Remember, the United Federation of Planets is still younger in Picard than the United States of America is in 2020. We know lifespans now are 120 years or more, so there's absolutely people alive in Picard who knew their great-grandparents that were alive pre-Federation. Human nature doesn't fundamentally change that fast. The show runners are clearly making a story for today. Having watched numerous interviews with the crew making the show, I'm sure they're looking at the politics of today concerning Trump, Boris Johnson/Brexit, Jair Bolsonaro, Rodrigo Duterte and others and subtly making the point that you have to fight for your ideals or it's easy to backslide in short order.
(And if this makes you mad, hoo boy, you're going to be in for it in Discovery, Season Three)
Also about the supernova...it has been moved, hasn't it?
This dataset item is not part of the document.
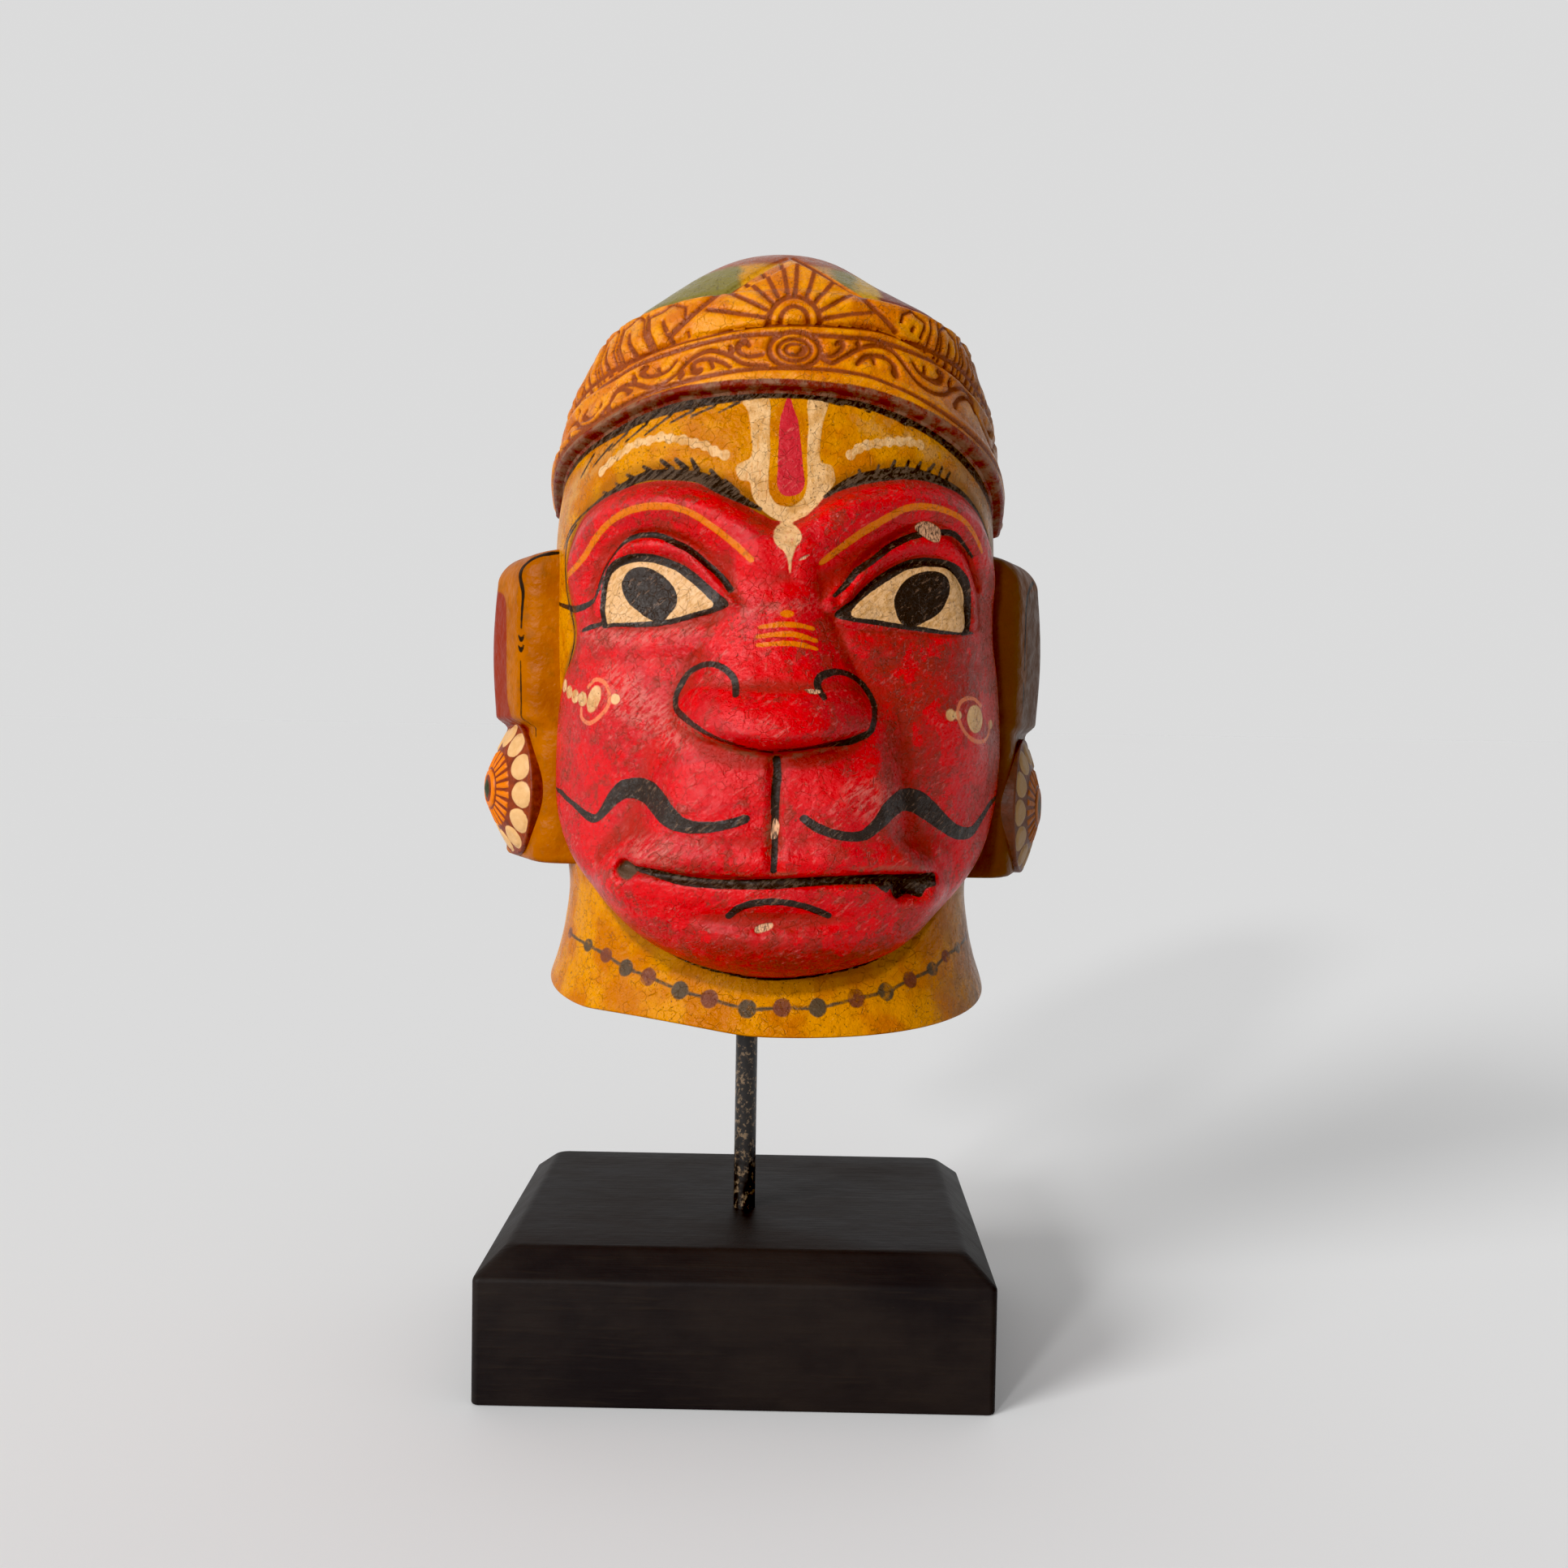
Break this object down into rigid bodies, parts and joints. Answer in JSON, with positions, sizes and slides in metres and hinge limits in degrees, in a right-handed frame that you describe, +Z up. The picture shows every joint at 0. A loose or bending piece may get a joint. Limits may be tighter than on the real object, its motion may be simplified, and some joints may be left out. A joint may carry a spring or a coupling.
{
  "type": "carved mask on a stand",
  "caption": "Carved and painted wooden monkey face mask with a crown, hollow at the back, held up by a round metal rod on a bevelled rectangular wooden base.",
  "frame": {"origin": "middle of the base's underside, on the surface it stands on", "axes": "+Z up, the mask's face looks along -Y, +X is to the right as the face is seen from the front"},
  "size_m": [0.1848, 0.1301, 0.3501],
  "materials": {
    "painted_wood": "hand-painted wood in red, ochre, cream and black, satin varnish, worn",
    "black_metal": "black, semi-gloss",
    "dark_wood": "black-brown stain, satin, scuffed edges"
  },
  "bodies": {
    "root": {"mask": "painted_wood", "rod": "black_metal", "base": "dark_wood"}
  },
  "joints": []
}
I thought Hobus was a System that was further out. Thats why at first no one thought it would be a danger to anyone but then they found out that Hobus shouldn't have gone Nova in the first place and there was something strange going on. So Hobus wasn't a natural supernova in the first place. I remember something about subspace technobabble to explain why even systems far, far of where in danger all of a sudden.
Yeah, there have been several references to how it was affecting the small local region (not literally "the galaxy"), and that it went off before they were predicting. Likewise, they said that they asked the Federation for help, not that they were helplessly stranded on their own homeworld otherwise. These seem like things that are very easily smoothed over and we'll learn much more about in the weeks ahead.